Her judgment reflects a caring parent who wants the best care available, regardless of the
cost. The MDA does not grant her such unbridled authority.
II.Was Ms. Ryan required to present specific evidence regarding exact charges for medical treatment.
Finally, Ms. Ryan argues the lower court misinterpreted the MDA. The lower
court narrowly interpreted “medical expenses” in the MDA to mean treatment sessions
by a psychiatrist or psychologist. Ms. Ryan argues this interpretation was the court’s sua
sponte substitution of “its own medical judgment for that of the physicians, psychiatrists,
and psychologists.” Mr. Hilman argues the therapeutic programs were “extraordinary” in
nature and not medical expenses as contemplated in the parties MDA. Based upon
testimony presented at trial, we do not disagree with the lower court’s determination.
Ms. Ryan also argues the disputed therapy programs were covered medical
expenses because they were “prescribed and/or recommended” by doctors, psychiatrists
and psychologists. While the record is not entirely clear, there is ample proof the
alternative programs at issue were presented to Ms. Ryan as one of various treatment
options. Importantly, none appears to have been specifically ordered by any of their
son’s treating physicians. Dr. Bermudas said in his deposition he did not “prescribe” any
specific program “in the traditional sense of the word.” He recommended a “mental
health intervention” as an alternative to a number of potential treatment options. Dr.

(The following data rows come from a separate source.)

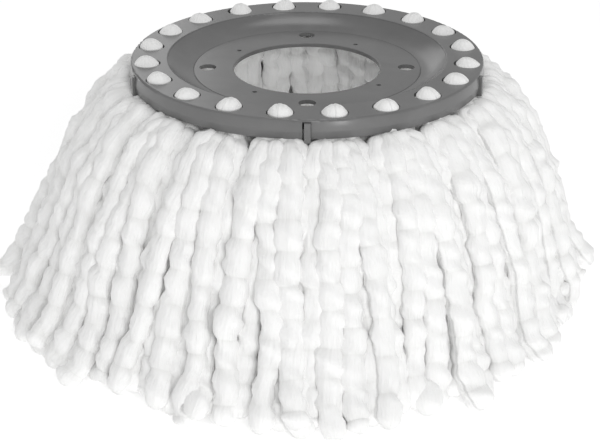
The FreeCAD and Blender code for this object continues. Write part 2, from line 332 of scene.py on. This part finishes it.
def sway(shares, phase, size, wave):
    """How far a strand swings to and fro along its length, in millimetres."""
    return size * np.sin(wave * shares + phase)


def lay_strand(angle, layer, across, reach, lean, spread):
    """Points of one strand before it meets its neighbours, in millimetres."""
    shares = np.linspace(0, seeded.uniform(*STRAND_LENGTHS), STEP_COUNT)
    fall = [np.array(points, float) for points in (OUTER_FALL, INNER_FALL)]
    ends = [along(points, shares) for points in fall]
    line = ends[0] * (1 - layer) + ends[1] * layer
    out, up = hinge_radius + line[:, 0], hinge_level + line[:, 1]
    loose = shares ** LOOSENING * (1 - INNER_CALM * layer)
    phase = seeded.uniform(0, 2 * math.pi, 3)
    out += loose * (sway(shares, phase[0], *SWAY_OUT) + seeded.normal(0, SHIFT_OUT))
    out += reach * shares ** 2
    foot = np.clip(shares * FOOT_PARTS - (FOOT_PARTS - 1), 0, 1)
    out += seeded.uniform(-0.5, 1) * FOOT_SLIDE * foot ** 2
    half_width = out * math.tan(pitch / 2)
    open_out = np.interp(shares, *zip(*OPEN_OUT))
    gathered = GATHERED if layer == 0 else DEEPER_GATHERED
    tightness = np.interp(shares, [GATHERED_UNTIL, SPREAD_FROM], [gathered, spread])
    widening = (half_width * tightness - NECK_HALF_WIDTH) * open_out
    side = across * (NECK_HALF_WIDTH + widening)
    side += lean * shares ** 1.5 + seeded.normal(0, SHIFT_ASIDE) * shares ** 2
    side += loose * sum(sway(shares, start, *wave)
                        for start, wave in zip(phase[1:], SWAYS_ASIDE))
    return on_head(angle, out, side, up)


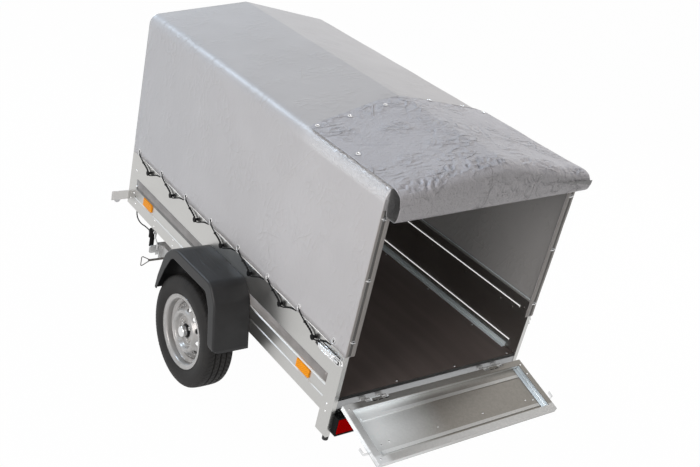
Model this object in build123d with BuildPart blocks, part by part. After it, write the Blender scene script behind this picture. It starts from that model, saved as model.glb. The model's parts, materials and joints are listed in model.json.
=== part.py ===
from build123d import *
import math
import os

# Covered utility trailer: a tipping steel load box with a high fabric cover, on a two-wheeled
# chassis with a drawbar.  Millimetres; +Z up, -Y towards the coupling, +X the trailer's left side.
# The origin lies on the ground, midway between the coupling's nose and the open tailgate's edge.

# ---- driving dimensions ----
# load box
box_width = 1107.0          # over the outer faces of the side walls
box_front = 1050.0          # wheel line to the outer face of the front wall
box_rear = 996.0            # wheel line to the rear edges of the side walls
box_bottom = 450.0          # lower edge of the walls, above the ground
box_top = 830.0             # top of the wall rims
sheet = 2.0                 # folded steel sheet
rim_width = 22.0            # wall rim, folded inward
rim_height = 38.0
return_width = 22.0         # lower flange of the walls
bead_depth = 4.0            # pressed stiffening beads
bead_width = 15.0
bead_heights = (519.0, 577.0, 767.0)
bead_end = 78.0             # plain sheet between a bead's end and the wall's rear edge
rear_flange = 22.0          # side wall's rear edge, folded inward
leg_length = 78.0           # downward leg at the wall's rear corner, along the trailer
leg_bottom = 350.0
foot_height = 22.0          # rubber foot under the leg
foot_radius = 14.0
seat_gap = 0.3              # between pieces that only rest against each other

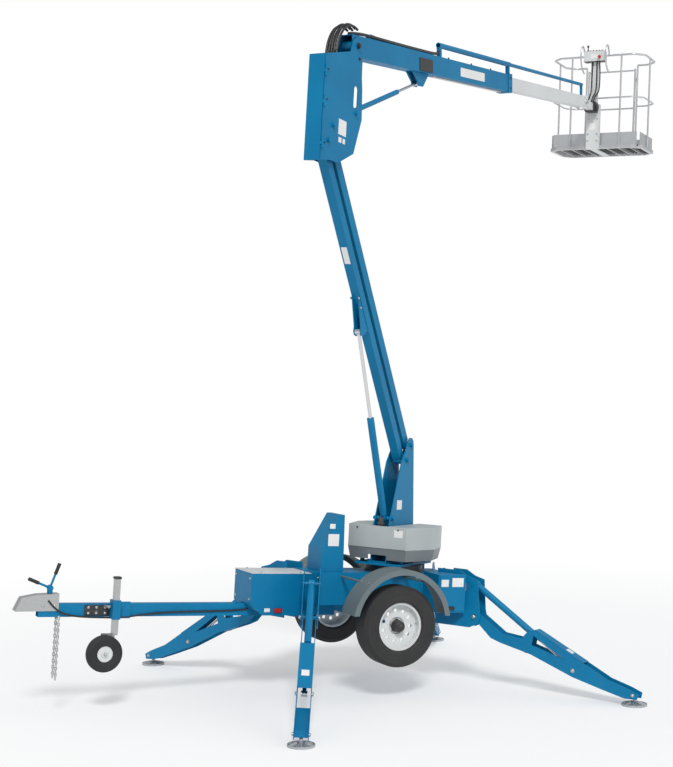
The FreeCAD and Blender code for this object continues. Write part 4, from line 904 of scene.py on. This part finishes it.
@dataclass
class Outrigger:
    """One outrigger's painted highlight on its top edge, pins, edges and foot ribs."""

    corner: str
    half: float = 0.056
    ribs: int = 8

    def foot_ribs(self, body: str) -> None:
        """Radial stiffeners and a rim on the round foot."""
        spot = middle("foot_" + self.corner)
        spot.z = 0.0
        place = Matrix.Translation(spot)
        outline = [(0.030, 0.008), (0.094, 0.008), (0.094, 0.014), (0.034, 0.034)]
        rib = seed(lambda m: m.slab(outline, -0.003, 0.003))
        Repeat(f"foot_ribs_{self.corner}", rib, Finish.GALVANISED).build(
            "ring", {"Count": self.ribs, "Radius": AT_CENTRE}, [place], body, slot="galvanised")
        rim = Maker(f"foot_rim_{self.corner}", body, place, Finish.GALVANISED)
        rim.spindle((0, 0, 0.0), (0, 0, 1),
                    [(0.004, 0.088), (0.004, 0.1015), (0.016, 0.1015), (0.017, 0.0985), (0.0165, 0.096),
                     (0.012, 0.094), (0.011, 0.088)], 48)
        rim.done(slot="galvanised")

    def build(self) -> None:
        """Dress the leg, its cylinder and its bracket."""
        place = leg_frame(self.corner)
        body = "outrigger_" + self.corner
        # A pale strip lying on the leg's top edge: a painted highlight where light catches the top of the
        # leg.
        pale = Maker(f"leg_marks_{self.corner}", body, place, Finish.PLATE)
        start, end = 0.84, 0.90
        rise = (0.0665 - 0.1305) / (1.027 - 0.541)
        low, high = 0.1340 + rise * (start - 0.541), 0.1340 + rise * (end - 0.541)
        pale.slab([(start, low), (end, high), (end, high + 0.001), (start, low + 0.001)], -0.03, 0.03)
        pale.done(slot="silver_paint")
        pins = Maker(f"leg_pins_{self.corner}", body, place, Finish.ZINC)
        for out in (-1, 1):
            pins.bolt((0.965, out * self.half, -0.032), (0, out, 0), 0.018)
            pins.bolt((1.493, out * self.half, 0.010), (0, out, 0), 0.015)
        pins.done(slot="zinc")
        hole = Maker(f"leg_edge_{self.corner}", body, place, Finish.BLUE)
        hole.slab([(0.486, 0.0815), (0.541, 0.1295), (0.545, 0.1335), (0.480, 0.0865)], -self.half, self.half)
        hole.slab([(0.541, 0.1295), (1.027, 0.0665), (1.027, 0.0705), (0.541, 0.1335)], -self.half, self.half)
        hole.done(slot="blue_paint")
        self.foot_ribs(body)
        pins_fixed = Maker(f"bracket_nuts_{self.corner}", "chassis", place, Finish.ZINC)
        for out in (-1, 1):
            pins_fixed.bolt((0, out * 0.075, 0), (0, out, 0), 0.018)
        pins_fixed.done(slot="zinc")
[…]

Bermudas said regarding differentiation between “prescribing” and “recommending”
6 treatment options, he envisioned his role as one of guiding the patient through the
decision making process rather than ordering a specific program or a specific treatment
plan.
This point is important because Ms. Ryan broadly interpreted the scope of what
expenses were covered by the term “medical expenses” in the MDA. Ms. Ryan included
airfare to the treatment programs and the charges of an “educational consultant” who
selected the programs. Additionally, she included the entire cost of the therapeutic
program itself whether part of the program was educational in nature or strictly
therapeutic. The record is clear Ms. Ryan merely tallied up the total expenses due and
divided them by two. We view Ms. Ryan’s interpretation of the MDA is untenable and
affirm the lower court.
Conclusion
For the reasons set out above, the order denying Appellant’s Petition for
Contempt is AFFIRMED. Costs of the appeal are assessed to Appellant.
______________________________ DON R. ASH, SP . J.